This pairing idea still follows the same rule: grapes replace a less helpful snack, and the add-on stays measured.

When Grapes Don’t Help Weight Loss

Grapes are a whole fruit, not a free food. There are a few common patterns where they stop helping.

Grazing While Cooking Or Working

If grapes sit within arm’s reach all afternoon, the “snack” becomes a steady stream. You don’t even notice how much you ate. Pre-portion into containers so you can finish one and move on.

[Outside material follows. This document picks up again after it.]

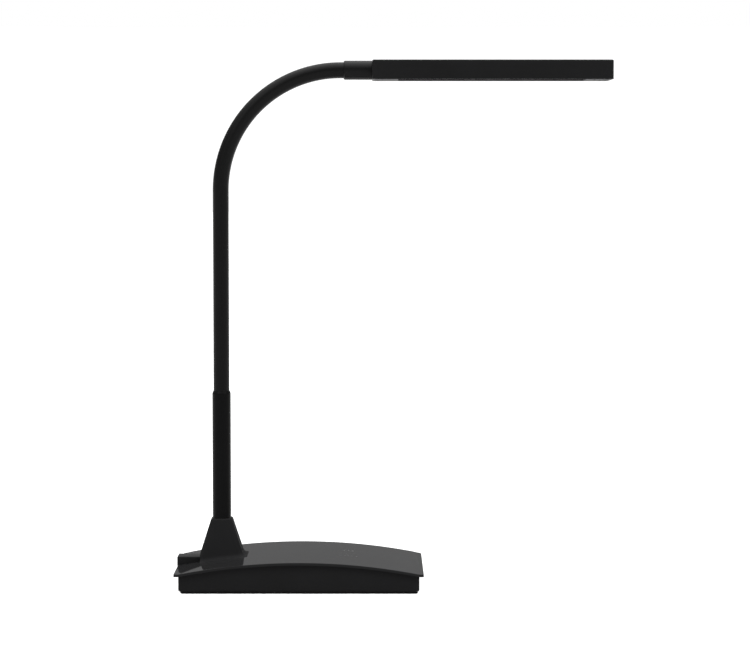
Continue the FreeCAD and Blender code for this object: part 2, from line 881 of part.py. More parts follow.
# Writing the pieces

def write(name, shape):
    """One STEP file for each piece. A list becomes a group of separate solids."""
    solid = Part.makeCompound(shape) if isinstance(shape, list) else shape
    if not solid.isValid():
        raise ValueError(name + " is not a valid solid")
    solid.exportStep(os.path.join("parts", name + ".step"))
    print(name, len(solid.Solids), round(solid.Volume, 1))


def write_neck():
    write("neck_sleeve_root", root_sleeve())
    write("neck_sleeve_end", end_sleeve())
    places = [s for s, kind in joint_places()]
    for k, (s0, s1) in enumerate(zip(places, places[1:]), 1):
        write("neck_core_%02d" % k, core_link(s0, s1))
        write("neck_sleeve_%02d" % k, sleeve_link(s0, s1))


def main():
    os.makedirs("parts", exist_ok=True)
    pieces = (base_mat, base_tray, base_cover, cover_screws, ballast_plate, ballast_screws,
              touch_electrode, control_board, board_screws, touch_chip, smoothing_capacitor, drive_coil,
              inlet_housing, power_socket, socket_tongue, post_tube, post_flange, flange_screws,
              post_bracket, bracket_screws, neck_ferrule, head_stub, head_collar, head_housing,
              head_screws, head_bezel, diffuser, heat_spreader, led_board, led_chips)
    for piece in pieces:
        write(piece.__name__, piece())
    write_neck()


main()
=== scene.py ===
import json
import math
import bmesh
import bpy
import numpy as np
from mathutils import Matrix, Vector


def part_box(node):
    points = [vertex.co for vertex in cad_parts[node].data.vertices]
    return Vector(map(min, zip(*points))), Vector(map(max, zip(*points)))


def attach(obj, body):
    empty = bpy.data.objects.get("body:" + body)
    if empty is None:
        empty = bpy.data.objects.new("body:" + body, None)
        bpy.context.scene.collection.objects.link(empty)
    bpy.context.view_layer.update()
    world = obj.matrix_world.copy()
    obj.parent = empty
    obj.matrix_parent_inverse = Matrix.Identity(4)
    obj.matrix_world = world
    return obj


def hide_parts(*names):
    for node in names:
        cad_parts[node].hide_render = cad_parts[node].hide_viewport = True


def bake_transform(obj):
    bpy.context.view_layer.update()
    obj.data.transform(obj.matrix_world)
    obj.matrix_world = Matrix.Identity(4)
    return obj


# Gooseneck desk lamp: weighted base, straight post, flexible neck and a flat bar head.
# Metres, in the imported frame: x runs from the post to the head, z is up.

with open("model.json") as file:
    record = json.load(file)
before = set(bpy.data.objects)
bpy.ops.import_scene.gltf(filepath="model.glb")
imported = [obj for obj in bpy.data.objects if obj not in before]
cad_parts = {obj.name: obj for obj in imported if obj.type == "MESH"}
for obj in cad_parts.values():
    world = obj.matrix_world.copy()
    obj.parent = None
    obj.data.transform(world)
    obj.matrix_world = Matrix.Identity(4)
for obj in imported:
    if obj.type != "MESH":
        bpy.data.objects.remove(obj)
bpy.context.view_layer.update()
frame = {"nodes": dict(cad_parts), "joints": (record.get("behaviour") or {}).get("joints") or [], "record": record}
nodes = frame["nodes"]
joints = frame["joints"]
print("frame loaded,", len(nodes), "nodes")

# The view that the lamp is seen from

camera = {"place": (0.0564, -1.89063, 0.31917), "tiltDown": 3.8009, "lens": 120.555, "clipEnd": 60}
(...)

Turning Grapes Into A Liquid

Whole fruit is generally more filling than juice. Juice loses a lot of the bite and structure that slows eating. If you love grape flavor, keep grapes whole most of the time and treat juice like an occasional item, not a daily habit.

Raisins And Dried Fruit Confusion

Raisins are still fruit, but the serving is smaller and easier to overeat because the water is gone. If you pick raisins, measure them. If you pick fresh grapes, volume tends to work in your favor.

“Healthy Dessert” Piles

Grapes with chocolate drizzle, caramel dip, or big scoops of sweetened yogurt can end up close to the dessert you were trying to replace. Keep the extras simple and portioned.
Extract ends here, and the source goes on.